The foreign minister of Hungary met with Tesla’s executives during a tour in Silicon Valley, promising them tax breaks and other incentives usually offered to car makers, as the EV manufacturer is searching where to build its European Gigafactory.

“Our purpose with today’s visit was to place Hungary on the map … as a country, which puts great emphasis on the car sector,” Peter Szijjarto was quoted as saying by Reuters.

Szijjarto said that Tesla responded “very positively” to Hungary’s incentives, as well as the country’s corporate tax rate, which sits at 9 percent and is the lowest in the European Union.

The minister said that Tesla will have two Supercharging stations ready in Hungary by the end of the year, with the local government planning to install more than 3,000 electric charging points by 2019.
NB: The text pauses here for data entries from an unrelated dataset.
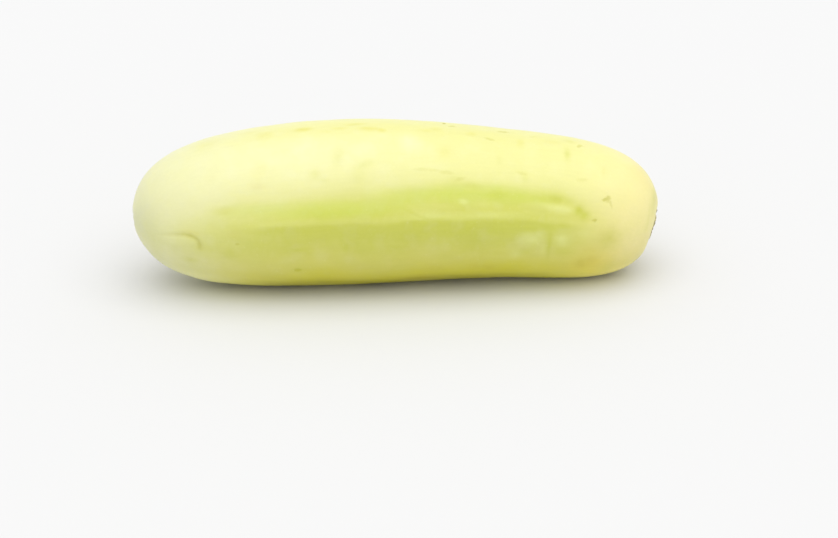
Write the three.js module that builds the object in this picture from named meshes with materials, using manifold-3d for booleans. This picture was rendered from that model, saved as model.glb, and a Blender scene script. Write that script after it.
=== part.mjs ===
// A pale slicing cucumber, as picked, lying on its side.
//
// It grew in one piece, so it is one closed solid. Its long axis runs along X: the blossom end
// is at -X and the stem end at +X. The origin is at the middle of its base, with +Z up.
// All lengths are in millimetres. Angles are in degrees here at the top, and in radians in the functions.

import * as THREE from 'three';
import { ParametricGeometry } from 'three/addons/geometries/ParametricGeometry.js';
import { mergeVertices } from 'three/addons/utils/BufferGeometryUtils.js';
import Module from 'manifold-3d';

// ---- driving dimensions ----

// The body is a bar with a long swell a little towards the blossom end and a small shoulder
// at the stem end. Two blunt round ends close it: the higher the bluntness, the squarer the end.
const HALF_LENGTH = 91;
const BASE_RADIUS = 21.5;
const SWELL = { height: 6.8, at: -16, spread: 79 };
const SHOULDER = { height: 0.5, at: 63, spread: 21 };
const BLOSSOM_BLUNTNESS = 6.4;
const STEM_BLUNTNESS = 8.7;

// The axis bows: both ends hang lower than the crown, and both come forward, towards -Y.
// Each bow is the offset 100 mm away from the crown. The slope lays the underside level.
const CROWN_AT = -15;
const BOW_DOWN = { blossom: 4.6, stem: 7.8 };
const BOW_FORWARD = { blossom: 5.0, stem: 3.2 };
const AXIS_SLOPE = 0.0035;

// The section is a round with three soft lobes, one of them on top, and ten faint ribs.
const LOBES = 3;
const LOBE_DEPTH = 0.018;
const RIBS = 10;
const RIB_DEPTH = 0.004;
const FIRST_RIB = 13;

// The stem end is cut by a flat that leans down and forward. Its rim is rounded, and the dished
// stem scar lies in it, a little below the tip. The blossom scar is at the other tip.
const FLAT_AT = 92.6;
const FLAT_LEAN = { down: 0.29, forward: 0.18 };
const FLAT_RIM = 0.35;
const STEM_SCAR = { radius: 5.2, depth: 0.9, below: 1.6 };
const BLOSSOM_SCAR = { radius: 3.2, depth: 0.7, below: 0 };

// The skin flattens a little where it bears on the table.
const REST_DEPTH = 0.44;

// Facets around the section and along the axis.
const AROUND = 60;
const ALONG = 42;

const COLOUR = { rind: 0xe3e59b };

// ---- the shape of the rind ----

// How full the section is at s along the axis: 1 in the middle and 0 at the two tips.
function fullness(s) {
  const bluntness = s < 0 ? BLOSSOM_BLUNTNESS : STEM_BLUNTNESS;
  const share = Math.min(Math.abs(s) / HALF_LENGTH, 1);
  return Math.sqrt(1 - share ** bluntness);
}

// A round-topped hump along the axis.
function hump(shape, s) {
  return shape.height * Math.exp(-(((s - shape.at) / shape.spread) ** 2));
}

function bodyRadius(s) {
  return BASE_RADIUS + hump(SWELL, s) + hump(SHOULDER, s);
}

// The point of the bowed axis at s, and the direction in which the axis runs there.
function axisPoint(s) {
  const side = s < CROWN_AT ? 'blossom' : 'stem';
  const away = ((s - CROWN_AT) / 100) ** 2;
  return new THREE.Vector3(s, -BOW_FORWARD[side] * away, AXIS_SLOPE * s - BOW_DOWN[side] * away);
}

function axisDirection(s) {
  const side = s < CROWN_AT ? 'blossom' : 'stem';
  const rate = (2 * (s - CROWN_AT)) / 100 ** 2;
  return new THREE.Vector3(1, -BOW_FORWARD[side] * rate, AXIS_SLOPE - BOW_DOWN[side] * rate).normalize();
}

// The section's outline as a share of its radius, at an angle measured from the top.
function sectionShape(angle, fade) {
  const lobe = LOBE_DEPTH * Math.cos(LOBES * angle);
  const rib = RIB_DEPTH * Math.cos(RIBS * (angle - THREE.MathUtils.degToRad(FIRST_RIB)));
  return 1 + fade * (lobe + rib);
}

// The lower of two values, with the corner between them rounded over the given width.
function softMin(a, b, width) {
  return Math.min(a, b) - width * Math.log1p(Math.exp(-Math.abs(a - b) / width));
}

// The depth of a round dish at a place in the section, given by its radius and angle. The middle
// of the dish is below the tip.
function dish(scar, radius, angle) {
  const distance = Math.hypot(radius * Math.sin(angle), radius * Math.cos(angle) + scar.below);
  return scar.depth * Math.exp(-((distance / scar.radius) ** 4));
}

// One point of the rind. u runs once around the section, and v runs from tip to tip.
function rindPoint(u, v, target) {
  const s = -HALF_LENGTH * Math.cos(v * Math.PI);
  const angle = u * 2 * Math.PI;
  const fade = fullness(s);
  const radius = bodyRadius(s) * fade * sectionShape(angle, fade);

  const along = axisDirection(s);
  const up = new THREE.Vector3(0, 0, 1).addScaledVector(along, -along.z).normalize();
  const front = new THREE.Vector3().crossVectors(along, up);
  target.copy(axisPoint(s));
  target.addScaledVector(up, radius * Math.cos(angle));
  target.addScaledVector(front, radius * Math.sin(angle));

  const flat = FLAT_AT + FLAT_LEAN.down * target.z + FLAT_LEAN.forward * target.y;
  target.x = softMin(target.x, flat, FLAT_RIM);
  target.x += s < 0 ? dish(BLOSSOM_SCAR, radius, angle) : -dish(STEM_SCAR, radius, angle);
}

// ---- welding and cutting ----

// Joins the vertices that meet, and drops the triangles that have collapsed at the two tips.
function weld(geometry) {
  geometry.deleteAttribute('normal');
  geometry.deleteAttribute('uv');
  const welded = mergeVertices(geometry, 1e-4);
  const index = welded.getIndex().array;
  const kept = [];
  for (let i = 0; i < index.length; i += 3) {
    const [a, b, c] = index.slice(i, i + 3);
    if (a !== b && b !== c && c !== a) {
      kept.push(a, b, c);
    }
  }
  welded.setIndex(kept);
  return welded;
}

const wasm = await Module();
wasm.setup();

function toSolid(geometry) {
  const welded = weld(geometry);
  const mesh = new wasm.Mesh({
    numProp: 3,
    vertProperties: new Float32Array(welded.getAttribute('position').array),
    triVerts: new Uint32Array(welded.getIndex().array),
  });
  return new wasm.Manifold(mesh);
}

function toGeometry(solid) {
  const mesh = solid.getMesh();
  const geometry = new THREE.BufferGeometry();
  geometry.setAttribute('position', new THREE.Float32BufferAttribute(mesh.vertProperties, 3));
  geometry.setIndex(new THREE.Uint32BufferAttribute(mesh.triVerts, 1));
  return geometry;
}

// A slab whose top is the table, raised so that it shaves the resting flat from the underside.
function restingSlab(lowest) {
  const thickness = 10;
  const slab = new THREE.BoxGeometry(3 * HALF_LENGTH, 3 * HALF_LENGTH, thickness);
  slab.translate(0, 0, lowest + REST_DEPTH - thickness / 2);
  return slab;
}

// Moves the origin to the middle of the base.
function centreOnBase(geometry) {
  geometry.computeBoundingBox();
  const { min, max } = geometry.boundingBox;
  geometry.translate(-(min.x + max.x) / 2, -(min.y + max.y) / 2, -min.z);
  geometry.computeVertexNormals();
  return geometry;
}

// ---- the part ----

function makeCucumber() {
  const rind = new ParametricGeometry(rindPoint, AROUND, ALONG);
  rind.computeBoundingBox();
  const lowest = rind.boundingBox.min.z;
  const resting = toSolid(rind).subtract(toSolid(restingSlab(lowest)));
  const material = new THREE.MeshStandardMaterial({ color: COLOUR.rind, roughness: 0.38, metalness: 0 });
  const mesh = new THREE.Mesh(centreOnBase(toGeometry(resting)), material);
  mesh.name = 'cucumber';
  return mesh;
}

const cucumber = new THREE.Group();
cucumber.add(makeCucumber());

export default cucumber;
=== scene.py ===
# %% [markdown]
# # A pale cucumber
#
# This is one cucumber of a pale, smooth kind, as picked and laid down. It grew in one piece, so
# the object is one closed surface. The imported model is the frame: it gives the size, the place
# and the body that the surface rides on. Everything here is in metres, with the blossom end at
# -X, the stem end at +X and the table at Z = 0.

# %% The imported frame
import math

import bpy
import numpy as np
from mathutils import Matrix, Quaternion, Vector


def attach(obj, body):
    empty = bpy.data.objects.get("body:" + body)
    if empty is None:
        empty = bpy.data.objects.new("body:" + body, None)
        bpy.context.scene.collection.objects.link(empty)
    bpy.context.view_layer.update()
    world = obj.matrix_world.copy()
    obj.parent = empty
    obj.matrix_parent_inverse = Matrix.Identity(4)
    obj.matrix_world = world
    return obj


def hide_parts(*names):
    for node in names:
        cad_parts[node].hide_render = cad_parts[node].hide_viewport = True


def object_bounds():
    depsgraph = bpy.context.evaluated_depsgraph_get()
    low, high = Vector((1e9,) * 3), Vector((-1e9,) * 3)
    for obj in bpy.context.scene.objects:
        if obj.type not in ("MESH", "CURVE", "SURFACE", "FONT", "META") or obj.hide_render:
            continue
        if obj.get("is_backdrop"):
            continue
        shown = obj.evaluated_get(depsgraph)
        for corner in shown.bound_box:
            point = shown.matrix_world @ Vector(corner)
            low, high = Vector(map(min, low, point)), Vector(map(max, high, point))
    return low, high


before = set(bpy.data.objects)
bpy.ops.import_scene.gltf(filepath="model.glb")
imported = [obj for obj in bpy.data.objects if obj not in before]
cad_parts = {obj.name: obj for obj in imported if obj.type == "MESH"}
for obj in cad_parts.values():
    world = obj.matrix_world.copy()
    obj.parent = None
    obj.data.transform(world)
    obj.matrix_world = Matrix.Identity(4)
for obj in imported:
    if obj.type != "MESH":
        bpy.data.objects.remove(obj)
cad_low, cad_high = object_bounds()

MM = 0.001
TURN = 2 * math.pi
cad_middle = (cad_low + cad_high) / 2
cad_length = cad_high.x - cad_low.x
print(f"frame: {cad_length / MM:.1f} mm long, {(cad_high.z - cad_low.z) / MM:.1f} mm high")

# %% [markdown]
# ## The camera
#
# A long lens a little way off keeps the two ends of a long fruit nearly the same size. The camera
# looks along +Y and down by 22 degrees. It aims a little below the fruit's middle and to its
# right, which leaves the fruit in the upper left of the view, and it is rolled by 1.4 degrees.

# %% Camera
LENS_MM = 85
ELEVATION = math.radians(22)
DISTANCE = 3.782 * cad_length
AIM_RIGHT, AIM_DOWN = 7.4 * MM, 24.7 * MM
ROLL = math.radians(-1.37)

towards_eye = Vector((0, -math.cos(ELEVATION), math.sin(ELEVATION)))
view_up = Vector((0, math.sin(ELEVATION), math.cos(ELEVATION)))
eye = cad_middle + towards_eye * DISTANCE
aim = cad_middle + Vector((AIM_RIGHT, 0, 0)) - view_up * AIM_DOWN

camera = bpy.data.objects.new("camera", bpy.data.cameras.new("camera"))
camera.data.lens = LENS_MM
camera.location = eye
camera.rotation_mode = "QUATERNION"
camera.rotation_quaternion = (aim - eye).to_track_quat("-Z", "Y") @ Quaternion((0, 0, 1), ROLL)
bpy.context.scene.collection.objects.link(camera)
bpy.context.scene.camera = camera
print(f"camera: {DISTANCE:.3f} m from the middle of the fruit")

# %% [markdown]
# ## The shape of the fruit
#
# A sculpted mesh or a subdivided cage could make this shape, but a formula holds it exactly to the
# frame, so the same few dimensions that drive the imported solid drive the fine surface. A place on
# the rind is a distance s along the fruit, zero in the middle, and an angle round it, zero on top
# and a quarter turn at the front. The body is a bar with a long swell and a small shoulder. Two
# blunt round ends close it, and its axis bows down and forward towards both ends.

# %% Dimensions of the fruit
HALF_LENGTH = 91 * MM
BASE_RADIUS = 21.5 * MM
SWELL = {"height": 6.8 * MM, "at": -16 * MM, "spread": 79 * MM}
SHOULDER = {"height": 0.5 * MM, "at": 63 * MM, "spread": 21 * MM}
BLOSSOM_BLUNTNESS, STEM_BLUNTNESS = 6.4, 8.7
CROWN_AT = -15 * MM
BOW_REACH = 100 * MM
BOW_DOWN = {"blossom": 4.6 * MM, "stem": 7.8 * MM}
BOW_FORWARD = {"blossom": 5.0 * MM, "stem": 3.2 * MM}
AXIS_SLOPE = 0.0035
LOBES, LOBE_DEPTH = 3, 0.018
RIBS, RIB_DEPTH, FIRST_RIB = 10, 0.004, math.radians(13)
FLAT_AT, FLAT_LEAN_DOWN, FLAT_LEAN_FORWARD, FLAT_RIM = 92.6 * MM, 0.29, 0.18, 0.35 * MM
STEM_SCAR = {"radius": 5.2 * MM, "depth": 0.9 * MM, "below": 1.6 * MM}
BLOSSOM_SCAR = {"radius": 3.2 * MM, "depth": 0.7 * MM, "below": 0}
REST_DEPTH = 0.44 * MM
thickness = 2 * (BASE_RADIUS + SWELL["height"])
print(f"fruit: {2 * HALF_LENGTH / MM:.0f} mm along its axis and about {thickness / MM:.0f} mm thick")


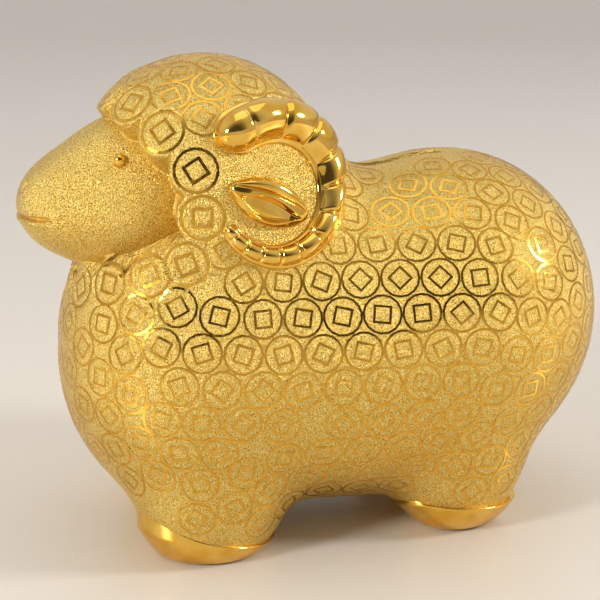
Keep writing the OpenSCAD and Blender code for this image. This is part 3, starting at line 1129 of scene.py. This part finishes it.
def softbox(name, place, target, width, height, watts):
    light = bpy.data.lights.new(name, "AREA")
    light.shape = "RECTANGLE"
    light.size = width
    light.size_y = height
    light.energy = watts
    lamp = bpy.data.objects.new(name, light)
    lamp.location = place
    lamp.rotation_mode = "QUATERNION"
    lamp.rotation_quaternion = (Vector(place) - Vector(target)).to_track_quat("Z", "Y")
    bpy.context.scene.collection.objects.link(lamp)


middle = (0, 0, 0.08)
softbox("noseSideLight", (0.45, -0.95, 0.5), middle, 0.2, 0.22, 6.6)
softbox("tailSideLight", (0.35, 1.05, 0.62), middle, 0.2, 0.22, 7.0)
softbox("topLight", (-0.1, 0.0, 1.2), middle, 0.7, 0.9, 1.5)


def makeRoom():
    # pale walls all round, with the dark end of the studio on the side away from the backdrop
    world = bpy.data.worlds.new("room")
    world.use_nodes = True
    bpy.context.scene.world = world
    tree = world.node_tree
    background = tree.nodes["Background"]
    heading = addNode(tree, "ShaderNodeTexCoord").outputs["Generated"]
    towards = addNode(tree, "ShaderNodeVectorMath", {"operation": "DOT_PRODUCT"}, i0=heading,
                      i1=Vector((0.9, -0.25, 0.1)).normalized())
    dim = addNode(tree, "ShaderNodeMapRange", {"interpolation_type": "SMOOTHSTEP"},
                  Value=towards.outputs["Value"], i1=0.25, i2=0.9,
                  i3=room["ambient"], i4=room["ambient"] * room["dark"])
    background.inputs[0].default_value = srgb(room["wall"])
    tree.links.new(dim.outputs[0], background.inputs[1])


makeRoom()
bpy.context.scene.view_settings.view_transform = "Standard"
viewpoint = {"place": (0.4865, -0.11895, 0.2407), "target": (0.0, -0.00565, 0.0842), "lens": 83.3}


def makeCamera():
    data = bpy.data.cameras.new("camera")
    data.sensor_width = 36
    data.lens = viewpoint["lens"]
    data.clip_start = 0.01
    camera = bpy.data.objects.new("camera", data)
    camera.location = viewpoint["place"]
    camera.rotation_mode = "QUATERNION"
    away = Vector(viewpoint["place"]) - Vector(viewpoint["target"])
    camera.rotation_quaternion = away.to_track_quat("Z", "Y")
    bpy.context.scene.collection.objects.link(camera)
    bpy.context.scene.camera = camera


makeCamera()
print("room, lights and camera ready")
Hungary’s car sector employs over 100,000 people and accounts for about a third of the country’s industrial output. Audi is currently one of Hungary’s biggest exporters and revenue earners, thanks to its Gyor engine plant which is said to be the world’s largest, supplying more than 30 VW Group sites.

Other major car makers in Hungary include Daimler, PSA Group’s Opel and Suzuki. South Korean SK Innovation also said last month that it would invest more than $770 million to build an EV battery plant in Hungary in order to meet the increasing demand from European car makers.